<<<<
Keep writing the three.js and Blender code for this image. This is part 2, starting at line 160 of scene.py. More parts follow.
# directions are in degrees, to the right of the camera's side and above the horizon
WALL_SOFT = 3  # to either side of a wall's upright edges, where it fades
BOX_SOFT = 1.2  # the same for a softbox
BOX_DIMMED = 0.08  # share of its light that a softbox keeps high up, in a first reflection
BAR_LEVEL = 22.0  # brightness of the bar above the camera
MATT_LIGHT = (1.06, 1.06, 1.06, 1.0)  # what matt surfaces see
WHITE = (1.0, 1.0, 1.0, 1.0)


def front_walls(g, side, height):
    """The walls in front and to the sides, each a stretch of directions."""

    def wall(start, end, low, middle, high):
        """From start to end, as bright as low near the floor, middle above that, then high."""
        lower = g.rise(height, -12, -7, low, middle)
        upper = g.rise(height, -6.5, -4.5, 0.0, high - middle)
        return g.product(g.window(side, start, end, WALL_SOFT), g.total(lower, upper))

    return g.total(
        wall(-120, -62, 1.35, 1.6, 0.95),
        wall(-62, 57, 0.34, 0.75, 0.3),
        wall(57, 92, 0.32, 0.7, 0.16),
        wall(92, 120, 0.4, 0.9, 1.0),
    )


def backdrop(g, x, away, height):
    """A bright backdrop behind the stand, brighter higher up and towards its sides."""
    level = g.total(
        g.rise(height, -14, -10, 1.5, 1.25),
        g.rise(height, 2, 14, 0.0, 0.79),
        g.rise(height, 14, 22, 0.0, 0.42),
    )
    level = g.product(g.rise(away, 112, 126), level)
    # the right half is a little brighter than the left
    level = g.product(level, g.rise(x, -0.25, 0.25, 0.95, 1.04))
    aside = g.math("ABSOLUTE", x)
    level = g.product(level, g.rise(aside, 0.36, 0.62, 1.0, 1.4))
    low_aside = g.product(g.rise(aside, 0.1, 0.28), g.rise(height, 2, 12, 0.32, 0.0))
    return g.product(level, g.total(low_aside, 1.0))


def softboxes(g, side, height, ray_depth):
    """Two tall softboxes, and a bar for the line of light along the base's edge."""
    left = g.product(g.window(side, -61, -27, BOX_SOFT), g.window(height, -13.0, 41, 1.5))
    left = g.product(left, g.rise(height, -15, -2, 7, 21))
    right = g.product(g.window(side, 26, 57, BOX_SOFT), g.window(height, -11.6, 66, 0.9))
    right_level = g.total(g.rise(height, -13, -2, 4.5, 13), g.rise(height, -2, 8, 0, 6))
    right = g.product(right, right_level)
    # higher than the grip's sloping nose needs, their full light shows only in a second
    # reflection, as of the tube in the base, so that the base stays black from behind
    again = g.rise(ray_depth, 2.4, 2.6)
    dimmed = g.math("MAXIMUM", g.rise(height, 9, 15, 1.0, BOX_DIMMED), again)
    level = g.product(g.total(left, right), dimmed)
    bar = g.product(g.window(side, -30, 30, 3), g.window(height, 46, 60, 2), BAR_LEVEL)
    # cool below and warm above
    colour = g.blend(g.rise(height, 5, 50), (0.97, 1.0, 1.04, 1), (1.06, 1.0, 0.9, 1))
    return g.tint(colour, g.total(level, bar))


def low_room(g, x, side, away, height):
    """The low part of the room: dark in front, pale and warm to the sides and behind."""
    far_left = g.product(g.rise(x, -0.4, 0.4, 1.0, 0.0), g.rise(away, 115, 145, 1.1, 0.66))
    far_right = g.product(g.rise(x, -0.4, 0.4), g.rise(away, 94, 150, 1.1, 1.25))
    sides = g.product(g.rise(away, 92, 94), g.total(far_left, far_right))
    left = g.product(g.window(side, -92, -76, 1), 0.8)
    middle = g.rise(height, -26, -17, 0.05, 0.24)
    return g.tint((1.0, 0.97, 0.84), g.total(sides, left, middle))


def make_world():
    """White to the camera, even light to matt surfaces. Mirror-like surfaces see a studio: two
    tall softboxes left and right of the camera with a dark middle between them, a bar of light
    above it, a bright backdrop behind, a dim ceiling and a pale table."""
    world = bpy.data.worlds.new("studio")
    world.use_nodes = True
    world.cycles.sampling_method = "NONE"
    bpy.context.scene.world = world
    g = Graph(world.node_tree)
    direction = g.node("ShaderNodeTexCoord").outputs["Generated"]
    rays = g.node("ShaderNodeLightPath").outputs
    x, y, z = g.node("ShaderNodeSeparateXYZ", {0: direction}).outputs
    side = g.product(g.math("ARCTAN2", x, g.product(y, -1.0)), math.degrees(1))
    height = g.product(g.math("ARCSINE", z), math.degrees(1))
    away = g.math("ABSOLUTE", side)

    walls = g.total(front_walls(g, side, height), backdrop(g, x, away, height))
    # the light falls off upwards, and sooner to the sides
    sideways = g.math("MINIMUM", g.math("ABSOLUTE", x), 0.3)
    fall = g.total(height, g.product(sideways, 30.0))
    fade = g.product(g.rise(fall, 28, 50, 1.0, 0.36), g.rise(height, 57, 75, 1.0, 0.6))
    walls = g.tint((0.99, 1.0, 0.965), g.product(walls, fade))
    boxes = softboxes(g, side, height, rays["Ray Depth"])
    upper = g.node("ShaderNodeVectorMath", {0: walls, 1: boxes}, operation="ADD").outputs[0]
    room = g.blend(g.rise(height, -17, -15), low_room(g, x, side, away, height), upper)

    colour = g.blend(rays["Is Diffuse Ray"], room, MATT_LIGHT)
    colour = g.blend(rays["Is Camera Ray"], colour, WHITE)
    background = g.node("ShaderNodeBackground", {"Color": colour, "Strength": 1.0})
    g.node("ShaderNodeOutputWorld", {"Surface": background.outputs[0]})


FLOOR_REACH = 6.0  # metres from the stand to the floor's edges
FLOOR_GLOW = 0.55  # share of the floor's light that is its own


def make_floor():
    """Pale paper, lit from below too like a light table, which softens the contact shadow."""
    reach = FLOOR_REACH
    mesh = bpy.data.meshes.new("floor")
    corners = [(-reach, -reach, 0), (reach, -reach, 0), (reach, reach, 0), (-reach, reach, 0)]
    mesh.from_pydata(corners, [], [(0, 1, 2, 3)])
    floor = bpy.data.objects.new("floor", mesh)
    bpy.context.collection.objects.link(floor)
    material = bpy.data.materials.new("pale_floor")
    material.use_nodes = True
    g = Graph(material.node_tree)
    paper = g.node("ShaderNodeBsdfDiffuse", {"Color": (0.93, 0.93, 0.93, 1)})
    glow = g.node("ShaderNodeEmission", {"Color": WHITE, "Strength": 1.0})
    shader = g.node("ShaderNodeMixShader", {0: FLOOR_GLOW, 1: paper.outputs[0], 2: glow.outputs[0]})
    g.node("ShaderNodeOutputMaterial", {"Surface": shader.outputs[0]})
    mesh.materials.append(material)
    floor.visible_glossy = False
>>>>
<<<<
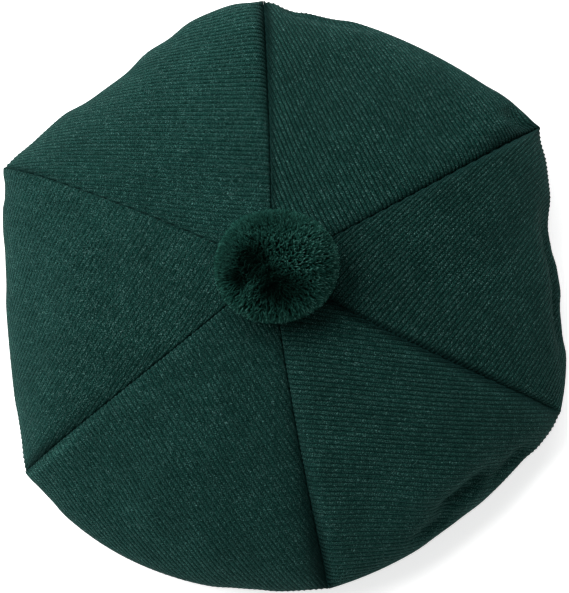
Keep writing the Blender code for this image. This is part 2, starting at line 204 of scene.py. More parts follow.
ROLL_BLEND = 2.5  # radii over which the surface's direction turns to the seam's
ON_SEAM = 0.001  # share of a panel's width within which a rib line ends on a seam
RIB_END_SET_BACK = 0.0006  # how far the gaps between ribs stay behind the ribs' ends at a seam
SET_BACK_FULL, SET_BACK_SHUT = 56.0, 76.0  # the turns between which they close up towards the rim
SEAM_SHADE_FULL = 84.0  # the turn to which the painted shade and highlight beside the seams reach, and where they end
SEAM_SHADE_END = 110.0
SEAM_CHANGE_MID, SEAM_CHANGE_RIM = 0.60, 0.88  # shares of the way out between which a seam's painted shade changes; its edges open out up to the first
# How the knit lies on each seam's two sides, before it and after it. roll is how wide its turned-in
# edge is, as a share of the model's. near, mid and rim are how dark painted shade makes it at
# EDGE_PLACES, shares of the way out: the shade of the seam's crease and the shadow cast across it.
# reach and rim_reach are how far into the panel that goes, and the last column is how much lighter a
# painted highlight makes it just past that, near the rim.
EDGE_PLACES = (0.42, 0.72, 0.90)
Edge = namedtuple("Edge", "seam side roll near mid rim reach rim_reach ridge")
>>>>
<<<<
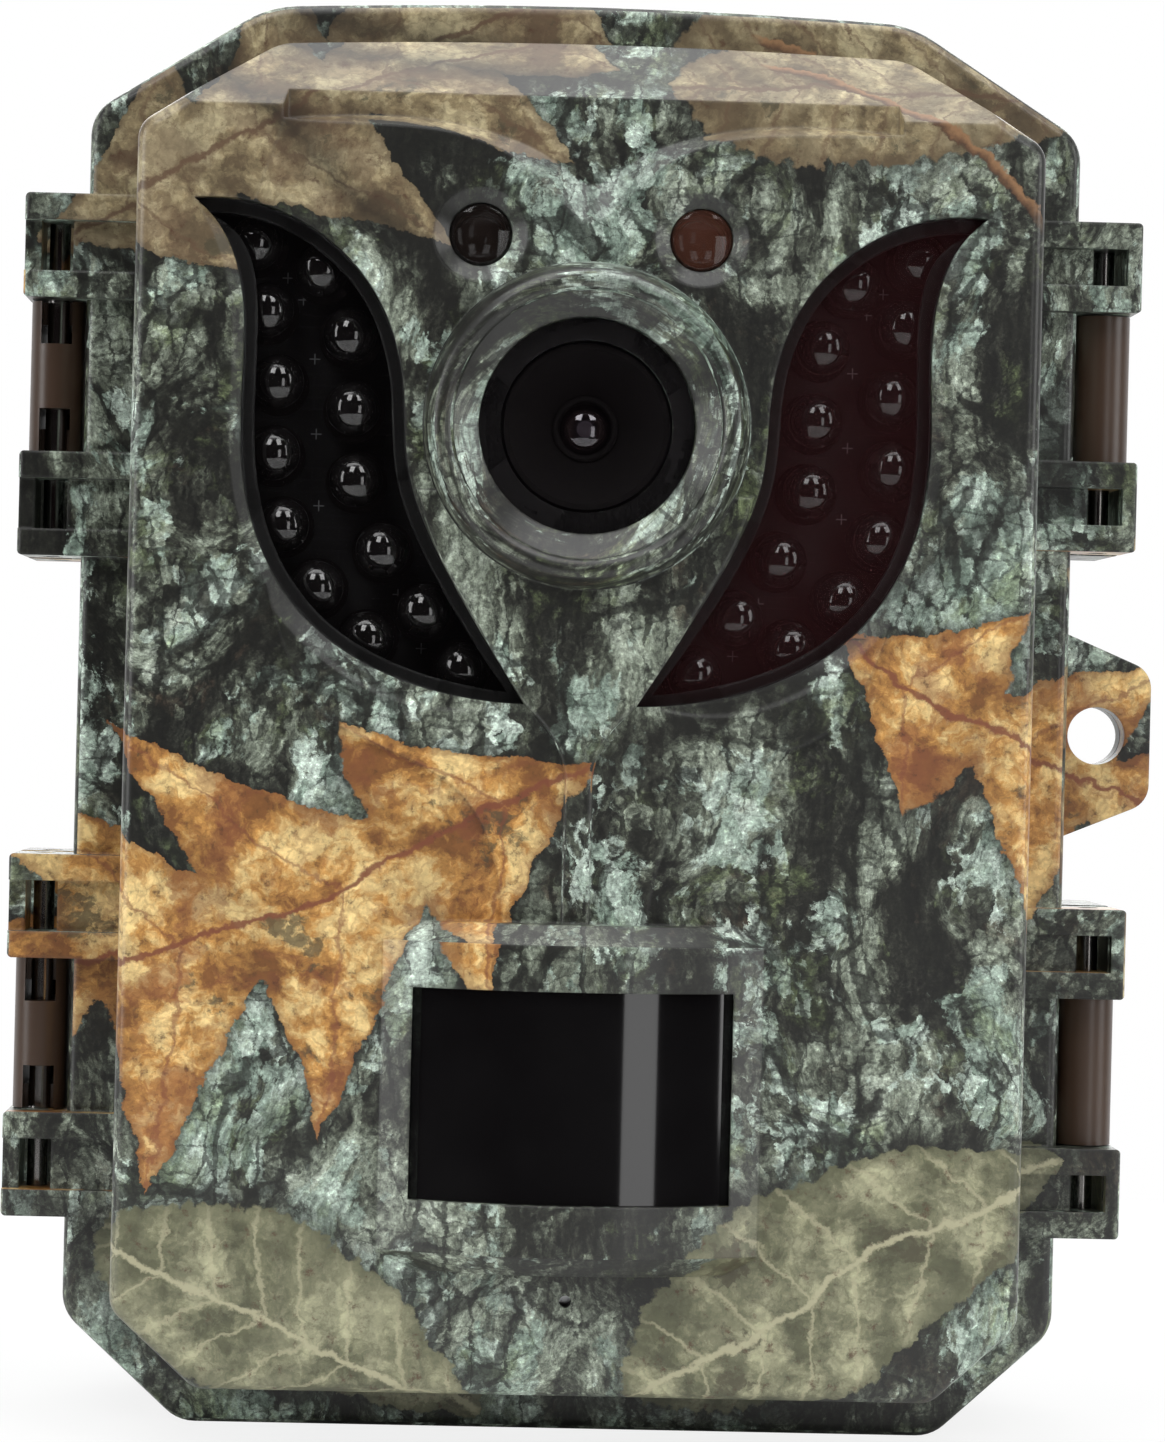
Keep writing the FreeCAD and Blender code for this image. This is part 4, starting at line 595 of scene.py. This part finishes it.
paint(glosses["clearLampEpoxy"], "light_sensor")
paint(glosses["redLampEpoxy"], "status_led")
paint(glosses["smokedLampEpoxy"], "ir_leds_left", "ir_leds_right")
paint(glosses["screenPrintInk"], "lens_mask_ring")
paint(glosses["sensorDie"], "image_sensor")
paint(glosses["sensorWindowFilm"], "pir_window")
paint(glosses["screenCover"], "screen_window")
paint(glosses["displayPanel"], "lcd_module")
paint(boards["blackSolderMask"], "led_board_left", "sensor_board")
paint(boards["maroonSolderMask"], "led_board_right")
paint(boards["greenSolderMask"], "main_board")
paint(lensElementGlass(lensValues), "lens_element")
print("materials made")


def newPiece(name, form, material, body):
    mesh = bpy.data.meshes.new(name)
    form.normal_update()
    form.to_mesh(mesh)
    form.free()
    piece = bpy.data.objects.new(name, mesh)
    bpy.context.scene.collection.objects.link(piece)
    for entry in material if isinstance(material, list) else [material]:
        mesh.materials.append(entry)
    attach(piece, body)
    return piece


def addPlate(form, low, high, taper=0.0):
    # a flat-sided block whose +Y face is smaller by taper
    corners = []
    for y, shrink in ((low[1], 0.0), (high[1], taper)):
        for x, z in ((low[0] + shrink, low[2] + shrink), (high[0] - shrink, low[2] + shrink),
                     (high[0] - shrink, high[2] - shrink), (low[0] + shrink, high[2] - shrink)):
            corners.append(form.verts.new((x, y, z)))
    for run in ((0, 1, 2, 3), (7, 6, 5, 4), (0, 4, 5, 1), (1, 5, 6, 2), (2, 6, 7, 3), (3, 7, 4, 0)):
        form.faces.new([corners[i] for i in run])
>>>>
» **Exercise details**
From the material above, copy each line that includes the word "body".

» **Solution for this exercise**
def newPiece(name, form, material, body):
    attach(piece, body)